Thursday, May 25, 2006

The Wind Turbines Proposed for Buzzard's Bay May Be a Vision of Long Island Sound's Future

Prepare to get closer to your energy source. While Cape Wind, the proposal to put wind turbines off Cape Cod, seems to die and be revived with each passing week, a Boston-based developer is proposing a slightly smaller wind-energy generation project for Buzzards Bay. To me it raises an obvious possibility: wind energy projects for Long Island Sound.

The developer of the Buzzard’s Bay project is a fellow named Cashman (seriously) and he wants to put 90 to 120 turbines between the Elizabeth Islands and New Bedford. At its peak, the wind project would generate 300 megawatts (Cape Wind would produce 420 megawatts). According to the Cape Cod Times, he’ll file his formal application on Friday. (Here's today's Boston Globe account.)

In the meantime, Congress will soon consider a Coast Guard bill that has a provision that would allow the Massachusetts governor to veto Cape Wind. Senators Ted Kennedy and his unlikely ally, Republican Ted Stevens of Alaska, inserted the provision, knowing that Mass Governor Mitt Romney opposes Cape Wind. But there’s been a backlash, and the fate of the provision is unknown (certainly to me, anyway).

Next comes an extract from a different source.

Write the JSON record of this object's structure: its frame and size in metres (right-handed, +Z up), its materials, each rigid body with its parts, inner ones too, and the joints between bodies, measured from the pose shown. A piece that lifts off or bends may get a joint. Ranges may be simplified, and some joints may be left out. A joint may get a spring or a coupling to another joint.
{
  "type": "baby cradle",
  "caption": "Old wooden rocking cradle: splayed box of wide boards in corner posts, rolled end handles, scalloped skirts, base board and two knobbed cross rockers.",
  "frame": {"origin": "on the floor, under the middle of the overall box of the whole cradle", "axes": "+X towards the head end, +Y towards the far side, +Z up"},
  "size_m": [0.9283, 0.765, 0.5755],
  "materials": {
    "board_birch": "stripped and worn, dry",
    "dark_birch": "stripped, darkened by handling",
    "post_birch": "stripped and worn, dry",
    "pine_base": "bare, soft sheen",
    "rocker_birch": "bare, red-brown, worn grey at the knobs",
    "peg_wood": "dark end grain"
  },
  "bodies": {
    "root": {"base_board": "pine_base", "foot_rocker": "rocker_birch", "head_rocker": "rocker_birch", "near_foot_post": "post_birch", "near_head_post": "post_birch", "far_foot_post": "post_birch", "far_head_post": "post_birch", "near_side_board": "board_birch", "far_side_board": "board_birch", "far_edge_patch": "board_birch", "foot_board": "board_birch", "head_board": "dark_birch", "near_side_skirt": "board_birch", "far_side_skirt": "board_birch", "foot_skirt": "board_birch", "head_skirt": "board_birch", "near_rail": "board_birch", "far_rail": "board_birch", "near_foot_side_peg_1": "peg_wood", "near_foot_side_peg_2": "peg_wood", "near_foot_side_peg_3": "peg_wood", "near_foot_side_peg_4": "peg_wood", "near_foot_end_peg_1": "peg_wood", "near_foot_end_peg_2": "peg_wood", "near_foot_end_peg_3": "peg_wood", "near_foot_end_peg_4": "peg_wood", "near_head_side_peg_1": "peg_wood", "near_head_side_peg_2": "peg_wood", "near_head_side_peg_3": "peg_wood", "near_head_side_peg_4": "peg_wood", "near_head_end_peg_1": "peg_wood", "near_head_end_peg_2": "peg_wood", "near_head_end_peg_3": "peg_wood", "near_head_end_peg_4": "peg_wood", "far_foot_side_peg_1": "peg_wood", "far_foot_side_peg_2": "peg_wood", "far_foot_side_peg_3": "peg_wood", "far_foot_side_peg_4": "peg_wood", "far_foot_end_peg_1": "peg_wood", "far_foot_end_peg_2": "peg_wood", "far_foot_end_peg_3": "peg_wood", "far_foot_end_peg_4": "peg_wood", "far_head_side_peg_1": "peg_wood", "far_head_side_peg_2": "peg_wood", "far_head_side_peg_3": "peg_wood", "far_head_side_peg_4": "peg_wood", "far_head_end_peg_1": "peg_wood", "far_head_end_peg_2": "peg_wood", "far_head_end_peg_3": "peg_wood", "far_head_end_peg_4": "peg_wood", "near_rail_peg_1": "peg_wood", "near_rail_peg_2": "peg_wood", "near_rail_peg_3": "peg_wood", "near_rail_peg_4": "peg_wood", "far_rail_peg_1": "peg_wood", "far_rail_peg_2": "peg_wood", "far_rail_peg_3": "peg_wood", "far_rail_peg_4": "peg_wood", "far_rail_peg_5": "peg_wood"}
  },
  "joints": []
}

I started by saying, “Prepare to get closer to your energy source.” The Energy Outlook blog argues that breaking our dependence on oil will mean that we’ll have to accept that our energy will come from many, smaller generators closer to where we live. There’s already some kind of proposal by a company called Winergy, for turbines off Orient Point. How long will it be before we start to see plans for more elsewhere in Long Island Sound?

While we’re talking about energy, if you feel the need to read something that will make you sick, read this: General Motors is offering to subsidize gasoline prices for people in Florida and California who buy GM cars over the next couple of months. Now that might be an honorable way to create an incentive for the sale of small, fuel-efficient cars. But the vehicles that qualify for the subsidy aren’t small and aren’t fuel-efficient. They are the Chevy Tahoe and Suburban, the GMC Yukon, a couple of Hummers, and the Cadillac SRX – gas-pigs all.

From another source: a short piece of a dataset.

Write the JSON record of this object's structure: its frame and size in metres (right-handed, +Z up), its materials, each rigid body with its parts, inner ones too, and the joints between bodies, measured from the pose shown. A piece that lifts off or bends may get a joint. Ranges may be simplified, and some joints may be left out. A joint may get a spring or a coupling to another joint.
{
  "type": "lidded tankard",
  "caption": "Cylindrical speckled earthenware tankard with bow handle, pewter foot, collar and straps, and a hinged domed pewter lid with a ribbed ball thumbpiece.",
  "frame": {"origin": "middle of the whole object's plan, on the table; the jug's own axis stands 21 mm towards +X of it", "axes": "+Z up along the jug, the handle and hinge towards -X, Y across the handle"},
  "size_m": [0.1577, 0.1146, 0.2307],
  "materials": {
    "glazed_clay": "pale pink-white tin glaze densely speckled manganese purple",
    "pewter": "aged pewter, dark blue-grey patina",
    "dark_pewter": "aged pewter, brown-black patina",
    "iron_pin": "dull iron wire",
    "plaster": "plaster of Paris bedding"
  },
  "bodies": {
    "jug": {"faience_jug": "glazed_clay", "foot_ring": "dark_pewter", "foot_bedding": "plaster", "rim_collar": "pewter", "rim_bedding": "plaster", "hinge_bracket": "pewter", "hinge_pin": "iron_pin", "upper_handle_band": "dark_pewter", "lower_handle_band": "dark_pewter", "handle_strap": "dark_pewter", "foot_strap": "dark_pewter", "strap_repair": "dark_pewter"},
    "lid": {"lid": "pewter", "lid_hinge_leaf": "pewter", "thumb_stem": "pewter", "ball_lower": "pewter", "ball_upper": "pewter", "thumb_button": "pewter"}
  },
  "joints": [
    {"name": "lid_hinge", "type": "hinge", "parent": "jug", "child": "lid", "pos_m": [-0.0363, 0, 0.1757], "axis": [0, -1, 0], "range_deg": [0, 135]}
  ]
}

I understand the company is working on a new slogan: General Motors – Speeding the Onset of Global Warming.

1 Comments:

Anonymous Anonymous said...

Tom,

The likelihood for other wind turbine projects off LI will depend on the whether the environmental community is truly willing to exploit (in the good sense) this energy resource, or merely be happy to let LIPA spend money with little to no oversight for projects like Jones Beach.

Case in point: LIPA's Phase I wind energy study identified the waters off Montauk as the best location for wind turbines. LIPA's Phase II study then drew a 10-mile circle around Montauk and said off limits, too dangerous for birds.

According to these reports, NRDC, NYPIRG, CAP and CCE were participants. Did they sign off on these conclusions? To this day, I haven't seen LIPA's conclusions challenged or even addressed by the environmental community. It's a striking contrast...MA Audubon signing off on Cape Wind, satisfied that the birds will be safe, vs. LI residents willing to let a valuable wind resource go unexploited because LIPA doesn't have the guts deal with the NIMBY outcry sure to follow.

Is Nantucket Sound different than the waters off Montauk viz. migratory birds? Not being a biologist, I don't know, but I wouldn't rely on LIPA and its experts to tell me. I would rely on the local Audubon Society and other groups to make the case for or against.

LIPA played this one well. They avoided the fight. When attention does turn to the need for more (and better-sited) wind projects, who is going to fight for it? LIPA can sit back, out of the line of fire of the NIMBY's because they took the easy way out.

The conclusions of LIPA's Phase II wind study viz. bird impacts should not go unchallenged by the environmental community. Nor should LIPA's argument that the landside distribution infrastructure is unavailable or inadequate. Build it, expand it, and make it work.

People seem happy to look in other people's backyards and pass judgment (e.g., Robert Kennedy viz. the Hudson Riverkeeeper's endorsement of the Jones Beach wind project while Kennedy opposes Cape Wind). We need to focus on our own backyard because, as you correctly point out, we will be getting closer to our energy sources, whether we like it or not.